Schedules and I have never really gotten along. We've tried to get past simply nodding an acknowledgement when we see each other, but it never works for long. The schedule looks so nice across the room, it's organized squares all neatly filled in and ready for each and every hour. The closer I get to it, though, the more my self balks at following orders. It is a struggle I deal with all the time.
My real struggle is within myself. You see, I WANT a schedule. I NEED a schedule. But when it comes to having one in front of me, I'm fine for a day or two and then I rebel. Actually my lazy self takes over and starts questioning, "Do we really need to do that today?" "I don't feel like doing that right now. Let's do it later." ( and you know how seldom "later" comes around.) Or I just pretend that the schedule isn't even there - don't pull it out, don't look at it, don't think about it.
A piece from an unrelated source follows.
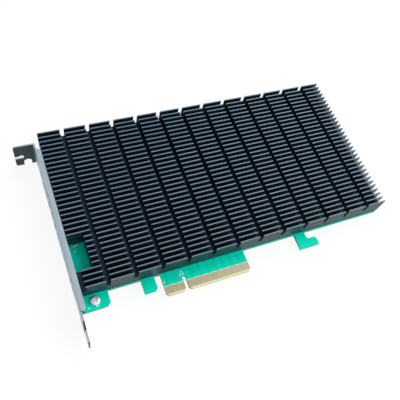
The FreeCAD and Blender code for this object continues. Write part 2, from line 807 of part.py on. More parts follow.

I've made schedules before. FLYLady has incredible lists and plans for keeping your home clean on a daily, weekly, monthly, and yearly basis. MOTH - Managers Of Their Homes - by Terri Maxwell, is a great resource for any mom, but especially for homeschooling moms. With this tool you can plan everything from cleaning chores, mealtimes, schoolwork, playtime, individual time with Mom, and more. I've also given OAMC - Once A Month Cooking a try. All of these are wonderful and when I've done them, I've felt better and reaped the benefits of following The Plan.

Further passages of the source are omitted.